[Records]
◆ ◆ ◆ ◆ ◆

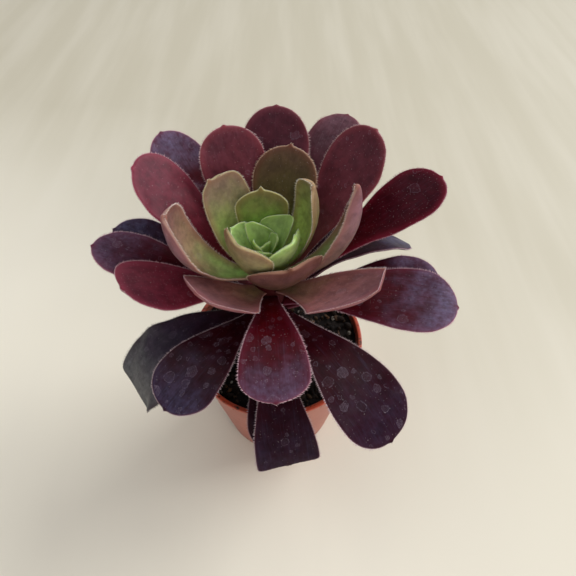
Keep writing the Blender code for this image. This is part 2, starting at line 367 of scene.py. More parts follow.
def pot_profile():
    """From the middle of the inner floor, up the inside, over the bead and down to the foot."""
    inner_top = wall_radius(POT_HEIGHT) - WALL
    bead_foot = POT_HEIGHT - BEAD_HEIGHT
    inner_foot = wall_radius(POT_FLOOR) - WALL
    profile = [(radius, POT_FLOOR) for radius in np.linspace(0, inner_foot - 1.2 * MM, 14)]
    profile += corner_arc((inner_foot - INNER_CORNER, POT_FLOOR + INNER_CORNER), INNER_CORNER, -90, 0)
    for height in np.linspace(POT_FLOOR + 4 * MM, POT_HEIGHT - 2 * MM, 16):
        profile.append((wall_radius(height) - WALL, height))
    profile += corner_arc((inner_top + LIP_INSIDE, POT_HEIGHT - LIP_INSIDE), LIP_INSIDE, 180, 90)
    profile += corner_arc((RIM_RADIUS - LIP_OUTSIDE, POT_HEIGHT - LIP_OUTSIDE), LIP_OUTSIDE, 90, 0)
    profile += corner_arc((RIM_RADIUS - LIP_OUTSIDE, bead_foot + LIP_INSIDE), LIP_OUTSIDE, 0, -80)
    for height in np.linspace(bead_foot - 1.0 * MM, 2 * MM, 28):
        profile.append((wall_radius(height), height))
    profile += corner_arc((BASE_RADIUS - 0.7 * MM, FOOT_ROUND), FOOT_ROUND, 0, -90)
    profile += [(radius, 0) for radius in np.linspace(BASE_RADIUS - 3 * MM, 0, 14)]
    return profile


print("profile points:", len(pot_profile()))

# %% [markdown]
# The plastic is softly shiny, and dull where dust and splashed peat cling to it, most of all near
# the rim and the foot. Its colour drifts a little. The inside is painted darker, as painted shade,
# and the thin rim is painted redder, as a painted glow of light coming through it. Noise textures,
# each cut off by a step, give all of these.


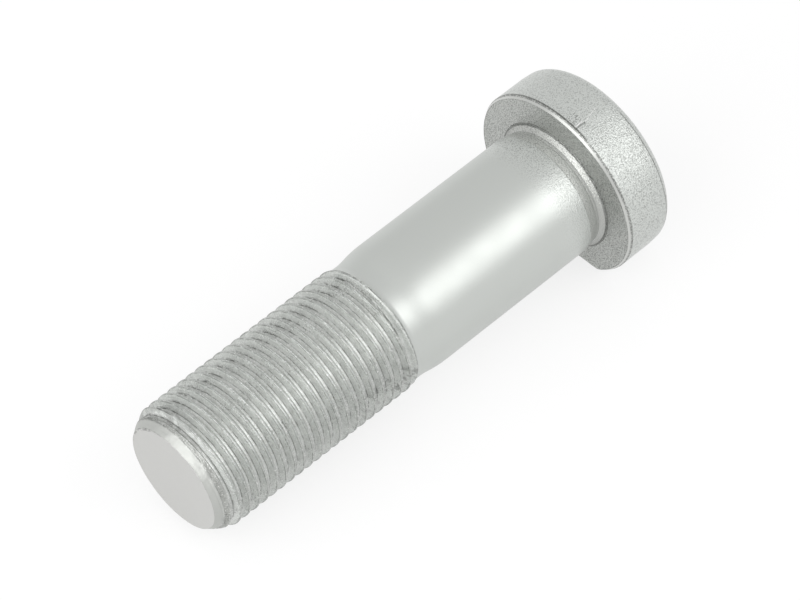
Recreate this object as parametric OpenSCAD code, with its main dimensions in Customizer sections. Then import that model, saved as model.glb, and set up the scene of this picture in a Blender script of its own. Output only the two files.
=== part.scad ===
// Wheel bolt: one forged piece with a round head that is flattened on one side,
// a plain shank and a threaded end. It lies on that flat, which keeps it from rolling,
// with its axis along X. The outer face of the head is at X = 0, and the thread points to -X.

/* [Threaded end] */
// Diameter over the crests of the thread
thread_d = 18; // [16:0.5:24]
// Length of the threaded end, from its flat face to the relief neck
thread_length = 32; // [20:1:60]
// Depth of the chamfer round the end face, measured across the axis
end_chamfer_depth = 1.6; // [0.8:0.1:3]
// Length of that chamfer along the axis
end_chamfer_length = 2.6; // [1:0.1:6]

/* [Relief neck] */
// Depth of the neck between thread and shank, below the crests of the thread
relief_depth = 0.4; // [0.1:0.05:1.2]
// Length of the taper from the thread down to the neck
relief_entry = 1.6; // [0.5:0.1:4]
// Length of the narrowest, straight stretch of the neck
relief_land = 1.2; // [0.5:0.1:4]
// Length of the taper from the neck up to the shank
relief_exit = 3.2; // [0.5:0.1:6]

/* [Shank] */
// Diameter of the plain shank, which centres the bolt in the hub
shank_d = 18; // [16:0.5:22]
// Length of the shank at its full diameter
shank_length = 25.35; // [10:0.05:60]

/* [Undercut below the head] */
// Depth of the undercut below the surface of the shank
undercut_depth = 0.35; // [0.1:0.05:1]
// Length of the taper from the shank down into the undercut
undercut_entry = 0.9; // [0.3:0.1:2]
// Length of the straight floor of the undercut
undercut_land = 0.7; // [0.3:0.1:2]
// Radius of the fillet between the undercut and the seat of the head
root_radius = 0.85; // [0.4:0.05:1.2]

/* [Head] */
// Diameter of the round part of the head
head_d = 26.8; // [25:0.2:40]
// Height of the head, from its outer face to its seat
head_height = 8.2; // [6:0.1:14]
// Depth of the chamfer round the seat, measured across the axis
seat_chamfer_depth = 0.3; // [0.1:0.05:0.8]
// Height of that chamfer along the axis
seat_chamfer_height = 0.45; // [0.1:0.05:1.2]
// Radius of the rounded edge of the outer face
crown_radius = 2.4; // [0.5:0.1:4]
// Distance from the axis to the flat that keeps the bolt from turning
flat_distance = 10.7; // [10.2:0.1:12.2]

/* [Hidden] */
$fn = 96;
thread_r = thread_d / 2;
shank_r = shank_d / 2;
head_r = head_d / 2;
relief_r = thread_r - relief_depth;
undercut_r = shank_r - undercut_depth;
// Distances from the outer face of the head along the axis, from the seat to the end face
seat_z = head_height;
undercut_floor_z = seat_z + root_radius;
undercut_taper_z = undercut_floor_z + undercut_land;
shank_start_z = undercut_taper_z + undercut_entry;
shank_end_z = shank_start_z + shank_length;
relief_floor_z = shank_end_z + relief_exit;
relief_taper_z = relief_floor_z + relief_land;
thread_start_z = relief_taper_z + relief_entry;
bolt_length = thread_start_z + thread_length;
// How far a cutter reaches past what it cuts
overshoot = 1;

// Half section of the head: the crown is a full circle set into the corner
module head_section() {
    polygon([
        [0, 0],
        [head_r - crown_radius, 0],
        [head_r, crown_radius],
        [head_r, seat_z - seat_chamfer_height],
        [head_r - seat_chamfer_depth, seat_z],
        [0, seat_z]
    ]);
    translate([head_r - crown_radius, crown_radius])
        circle(r = crown_radius);
}

// Half section of the fillet at the root of the undercut
module root_fillet_section() {
    difference() {
        translate([undercut_r, seat_z])
            square(root_radius);
        translate([undercut_r + root_radius, undercut_floor_z])
            circle(r = root_radius);
    }
}

// Half section of all that stands on the head: undercut, shank, relief neck and threaded end
module stem_section() {
    polygon([
        [0, seat_z],
        [undercut_r, seat_z],
        [undercut_r, undercut_taper_z],
        [shank_r, shank_start_z],
        [shank_r, shank_end_z],
        [relief_r, relief_floor_z],
        [relief_r, relief_taper_z],
        [thread_r, thread_start_z],
        [thread_r, bolt_length - end_chamfer_length],
        [thread_r - end_chamfer_depth, bolt_length],
        [0, bolt_length]
    ]);
}

// Round head with the flat cut on one side, upright, the flat towards -X
module head() {
    difference() {
        rotate_extrude()
            head_section();
        translate([-flat_distance - head_r, -head_r - overshoot, -overshoot])
            cube([head_r, head_d + 2 * overshoot, seat_z + 2 * overshoot]);
    }
}

// Undercut, shank, relief neck and threaded end, turned about the bolt's axis
module stem() {
    rotate_extrude()
        union() {
            root_fillet_section();
            stem_section();
        }
}

// The upright bolt is laid down so that the flat faces the floor
module wheel_bolt() {
    color([0.76, 0.77, 0.75])
        rotate([0, -90, 0]) {
            head();
            stem();
        }
}

wheel_bolt();
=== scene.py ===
import math
from types import SimpleNamespace

import bmesh
import bpy
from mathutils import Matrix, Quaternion, Vector, noise


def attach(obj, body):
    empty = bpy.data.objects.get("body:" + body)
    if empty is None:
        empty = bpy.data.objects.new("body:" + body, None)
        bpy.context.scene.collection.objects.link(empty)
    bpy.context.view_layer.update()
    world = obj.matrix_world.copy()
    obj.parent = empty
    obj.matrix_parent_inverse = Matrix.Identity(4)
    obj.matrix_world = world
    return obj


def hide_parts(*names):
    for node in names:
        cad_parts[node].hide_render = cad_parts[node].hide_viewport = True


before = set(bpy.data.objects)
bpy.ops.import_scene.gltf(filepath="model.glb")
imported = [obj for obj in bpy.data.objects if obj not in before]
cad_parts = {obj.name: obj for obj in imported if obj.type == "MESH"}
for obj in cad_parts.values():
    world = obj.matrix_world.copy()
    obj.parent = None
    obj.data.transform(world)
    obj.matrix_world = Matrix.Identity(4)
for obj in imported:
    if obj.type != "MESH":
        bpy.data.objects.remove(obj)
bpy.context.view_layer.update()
print("frame loaded:", sorted(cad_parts))

mm = 0.001  # lengths below are in millimetres, the scene is in metres


# the photo's own view, found from the outline of the bolt
view = {
    "aim": (-35.46, 0.37, 0.23),
    "distance": 484.9,
    "heading": 40.76,   # turned from +Y towards +X
    "elevation": 50.81,
    "roll": -3.86,
    "lens": 173.7,
    "sensor": 36.0,
    "clip": (0.01, 20.0),   # metres
}


def placeCamera():
    data = bpy.data.cameras.new("photoCamera")
    camera = bpy.data.objects.new("photoCamera", data)
    bpy.context.scene.collection.objects.link(camera)
    data.sensor_width = view["sensor"]
    data.lens = view["lens"]
    data.clip_start, data.clip_end = view["clip"]
    heading = math.radians(view["heading"])
    rise = math.radians(view["elevation"])
    back = Vector((-math.sin(heading) * math.cos(rise), -math.cos(heading) * math.cos(rise), math.sin(rise)))
    camera.location = (Vector(view["aim"]) + back * view["distance"]) * mm
    camera.rotation_mode = "QUATERNION"
    level = (-back).to_track_quat("-Z", "Y")
    camera.rotation_quaternion = level @ Quaternion((0, 0, 1), math.radians(view["roll"]))
    bpy.context.scene.camera = camera


placeCamera()
print("camera placed")


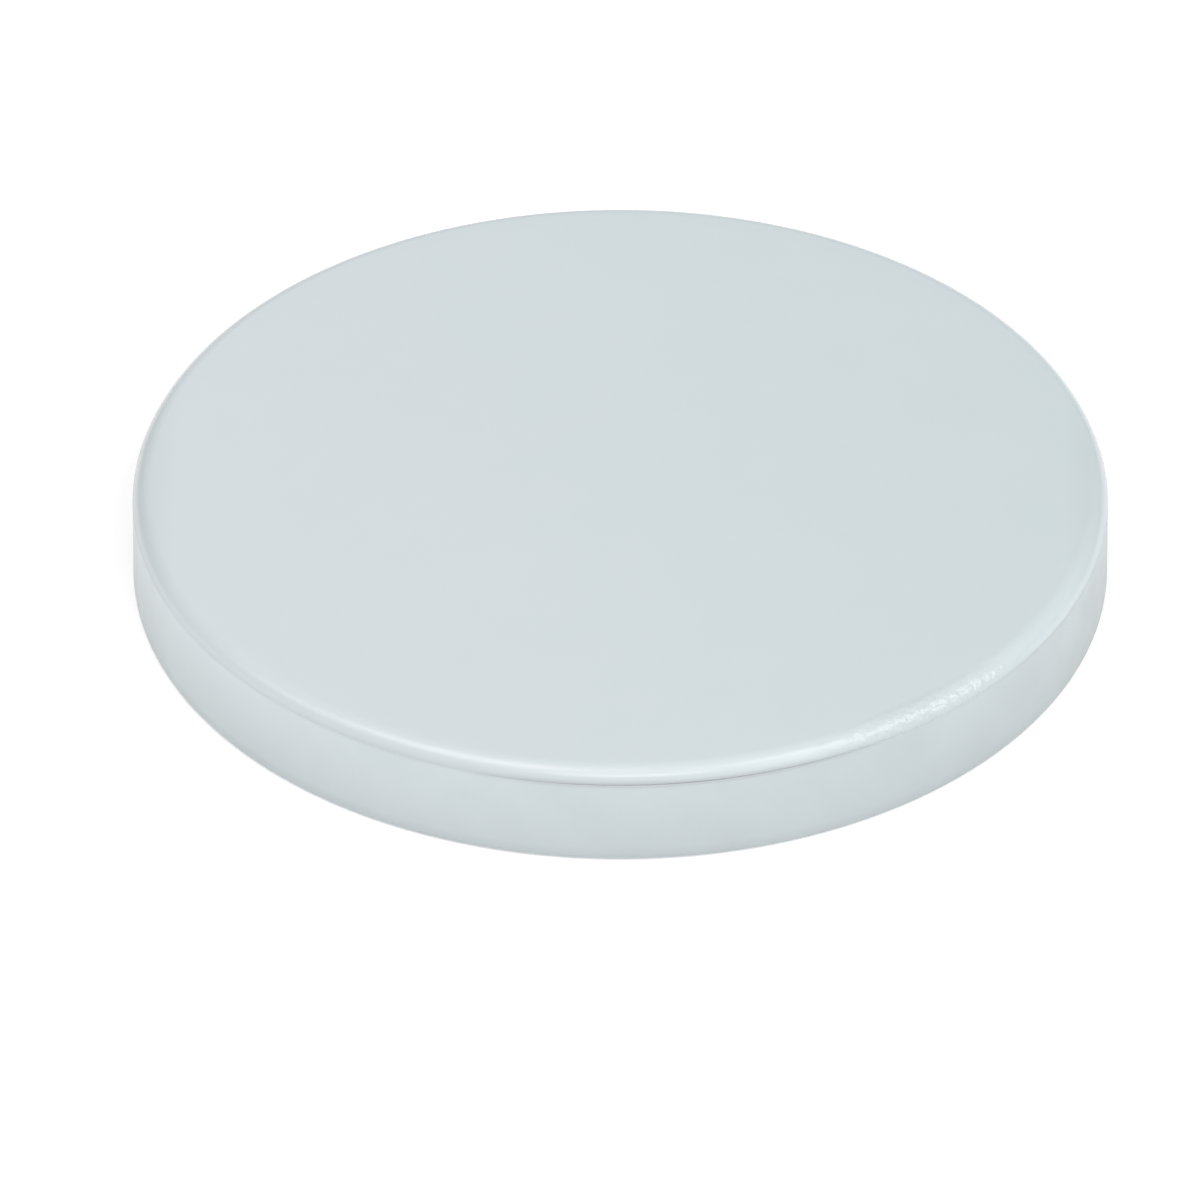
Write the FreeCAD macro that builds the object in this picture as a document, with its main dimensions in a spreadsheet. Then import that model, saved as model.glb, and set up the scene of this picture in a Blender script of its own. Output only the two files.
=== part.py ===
import FreeCAD, Part
import os
import Sketcher
from FreeCAD import Vector

# A weighted dealer button: a plain round disc, 50.8 mm across and 5.6 mm thick.
# A body shell, moulded as a shallow cup, makes the underside and the wall. A face cap with a rounded
# rim closes it. The cap's skirt is glued into a rebate at the top of the wall, so a fine V-shaped
# seam runs round the edge just under the rim. Six posts of the cap meet six bosses of the body, and
# three pins locate them. A steel weight lies between two foam pads that keep it from rattling.
#
# The origin is at the centre of the underside, +Z is up, and lengths are in millimetres.
# Each sub-part has its own zero height, and its Placement raises it to where it sits:
# the body at its underside, the cap at the seam, and the others at their own undersides.

# name, value, what it measures
DRIVING_SIZES = [
    ("button_radius", 25.4, "outside of the button"),
    ("body_height", 4.8, "underside to seam"),
    ("cap_rise", 0.8, "seam to face"),
    ("plate_thickness", 1.2, "floor of the body, and plate of the cap"),
    ("base_round", 0.35, "radius of the body's lower edge"),
    ("rim_round", 1.0, "radius of the cap's rim"),
    ("lip_radius", 25.36, "outside of the cap where its rim ends"),
    ("lip_rise", 0.08, "height of that point above the seam, and the cap's chamfer"),
    ("seam_chamfer", 0.1, "chamfer of the body's upper edge"),
    ("wall_inner", 23.7, "inside radius of the body's wall"),
    ("rebate_radius", 24.45, "radius of the rebate in the wall"),
    ("rebate_depth", 1.2, "depth of the rebate below the seam"),
    ("skirt_outer", 24.4, "outside radius of the cap's skirt"),
    ("skirt_inner", 23.5, "inside radius of the cap's skirt"),
    ("skirt_depth", 1.1, "depth of the skirt below the seam"),
    ("lead_in", 0.15, "chamfer that guides the skirt and the pins in"),
    ("post_circle", 22.2, "radius of the circle of posts and bosses"),
    ("post_radius", 1.4, "radius of a post of the cap"),
    ("post_depth", 2.0, "depth below the seam where posts and bosses meet"),
    ("boss_radius", 1.6, "radius of a boss of the body"),
    ("pin_radius", 0.6, "radius of a locating pin"),
    ("pin_length", 1.2, "length of a locating pin"),
    ("socket_radius", 0.62, "radius of a socket"),
    ("socket_depth", 1.4, "depth of a socket"),
    ("rib_outer", 19.4, "outside radius of the rib round a foam pad"),
    ("rib_inner", 18.6, "inside radius of that rib"),
    ("rib_height", 0.55, "height of that rib, just clear of the weight"),
    ("weight_radius", 20.5, "radius of the steel weight"),
    ("weight_thickness", 2.0, "thickness of the steel weight"),
    ("die_roll", 0.25, "rounded edge where the blanking punch entered"),
    ("burr_break", 0.1, "chamfer where the blanking burr was taken off"),
    ("pad_radius", 18.0, "radius of a foam pad"),
    ("pad_thickness", 0.6, "thickness of a foam pad"),
]

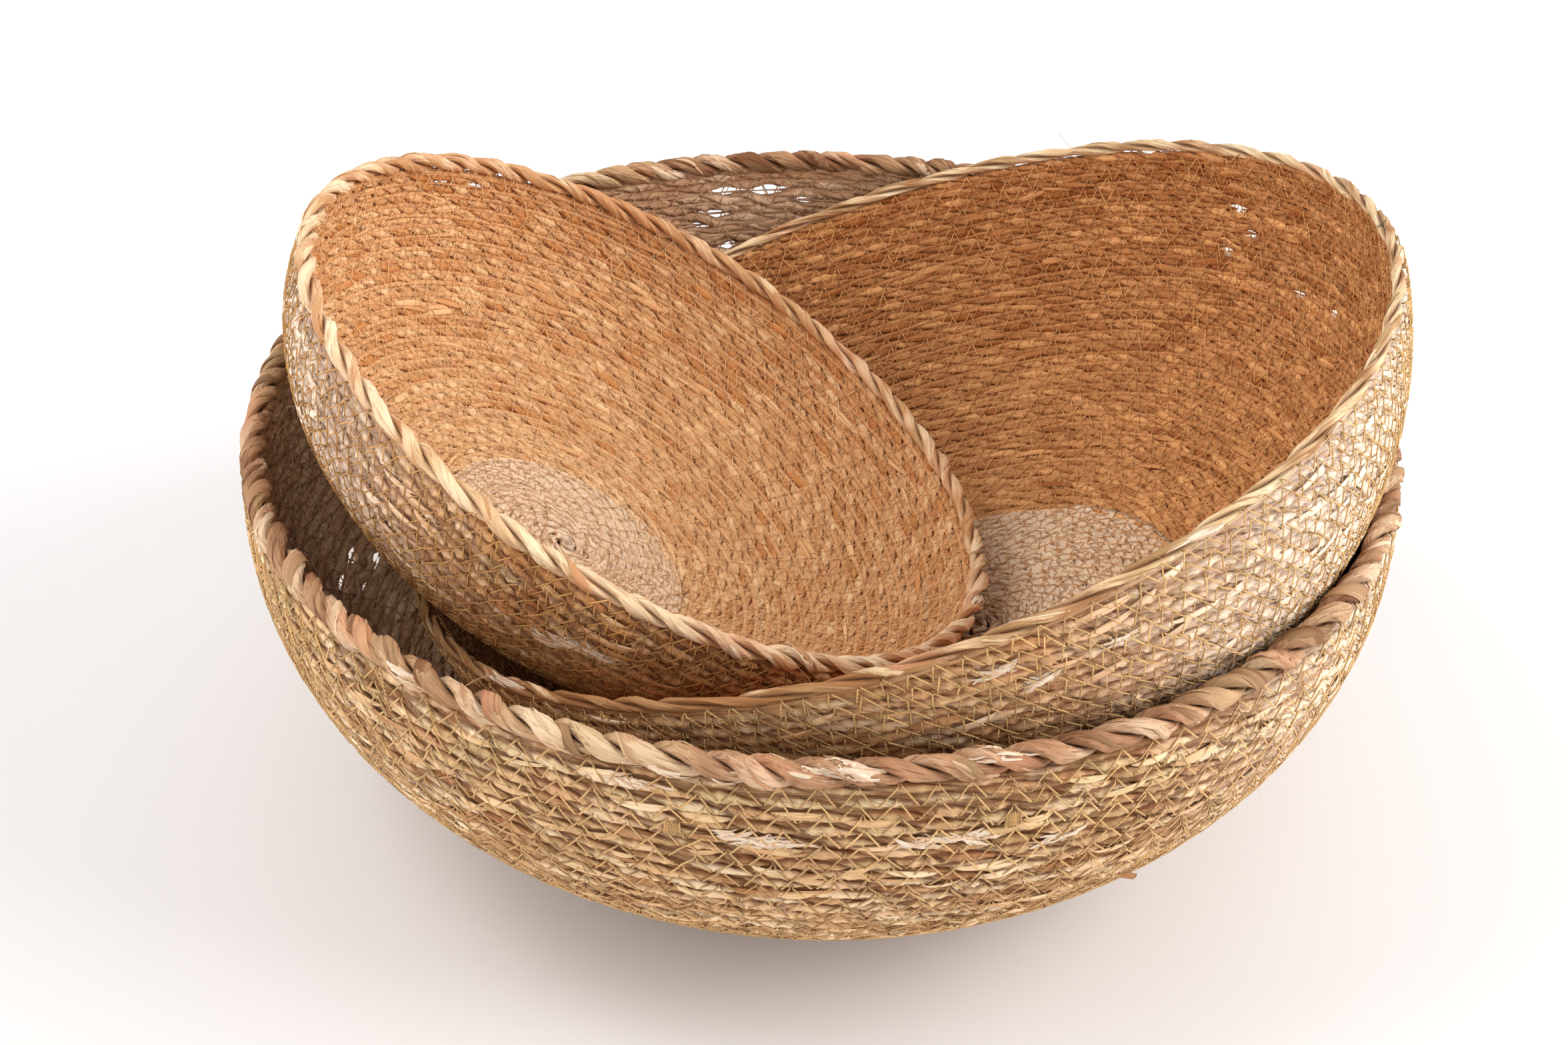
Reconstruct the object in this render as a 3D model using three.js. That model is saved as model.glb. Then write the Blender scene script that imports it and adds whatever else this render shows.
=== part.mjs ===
// A nested set of three coiled, thread-sewn seagrass bowls: the large bowl stands level,
// the medium bowl leans in it, and the small bowl leans the other way in the medium one.
// Millimetres, +Z up, with the origin at the middle of the large bowl's underside.
import * as THREE from 'three';

const { degToRad } = THREE.MathUtils;

// Fit between pieces that touch but stay separate.
const seam = 0.3;

// Large bowl.
const largeRimRadius = 175;
const largeHeight = 123;
const largeFloorRadius = 60;
const largeWallSweep = degToRad(99);
const largeCordThickness = 4.6;
const largeBladeThickness = 3.6;
const largeBladeWidth = 6.0;
const largeRimLay = 25.6;
const largeLowerCordHeight = 22;
const largeUpperCordDepth = 13.5;

// Medium bowl.
const mediumRimRadius = 157.5;
const mediumHeight = 101;
const mediumFloorRadius = 69.5;
const mediumWallSweep = degToRad(86.5);
const mediumCordThickness = 4.4;
const mediumBladeThickness = 2.2;
const mediumBladeWidth = 4.4;
const mediumRimLay = 41;
const mediumLowerCordHeight = 20;

// Small bowl.
const smallRimRadius = 119.5;
const smallHeight = 71;
const smallFloorRadius = 42.5;
const smallWallSweep = degToRad(88.5);
const smallCordThickness = 4.2;
const smallBladeThickness = 2.8;
const smallBladeWidth = 4.8;
const smallRimLay = 28.4;
const smallLowerCordHeight = 15;

// How each bowl leans in the one that holds it: the tilt of its axis, the heading it tips
// towards, and its rim's shift along X and Y as shares of the play between the two rims.
const mediumTilt = degToRad(21.3);
const mediumHeading = degToRad(166.4);
const mediumShiftShares = [1.13, -0.1];
const smallTilt = degToRad(50.4);
const smallHeading = degToRad(-2.3);
const smallShiftShares = [-1.81, 0.19];

// Facets.
const turnFacets = 36;
const lowerFacets = 3;
const upperFacets = 2;
const layFacets = 6;
const seatFacets = 96;
const sideParts = 64;
const turnParts = 8;

// Half section of a flattened blade, as shares of its thickness and half width. The first
// and last points lie on the flat face that it turns to its partner.
const bladeSectionShares = [
  [0, 0.55],
  [0, -0.55],
  [0.45, -1],
  [1, 0],
  [0.45, 1],
];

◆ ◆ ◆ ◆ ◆

Extract, word for word, every line beginning with the one that holds "flat towards -X" and concluding with the one that holds "cad_parts[node].hide_render = cad_parts[node].hide_viewport". Include both of those lines.

// Round head with the flat cut on one side, upright, the flat towards -X
module head() {
    difference() {
        rotate_extrude()
            head_section();
        translate([-flat_distance - head_r, -head_r - overshoot, -overshoot])
            cube([head_r, head_d + 2 * overshoot, seat_z + 2 * overshoot]);
    }
}

// Undercut, shank, relief neck and threaded end, turned about the bolt's axis
module stem() {
    rotate_extrude()
        union() {
            root_fillet_section();
            stem_section();
        }
}

// The upright bolt is laid down so that the flat faces the floor
module wheel_bolt() {
    color([0.76, 0.77, 0.75])
        rotate([0, -90, 0]) {
            head();
            stem();
        }
}

wheel_bolt();
=== scene.py ===
import math
from types import SimpleNamespace

import bmesh
import bpy
from mathutils import Matrix, Quaternion, Vector, noise


def attach(obj, body):
    empty = bpy.data.objects.get("body:" + body)
    if empty is None:
        empty = bpy.data.objects.new("body:" + body, None)
        bpy.context.scene.collection.objects.link(empty)
    bpy.context.view_layer.update()
    world = obj.matrix_world.copy()
    obj.parent = empty
    obj.matrix_parent_inverse = Matrix.Identity(4)
    obj.matrix_world = world
    return obj


def hide_parts(*names):
    for node in names:
        cad_parts[node].hide_render = cad_parts[node].hide_viewport = True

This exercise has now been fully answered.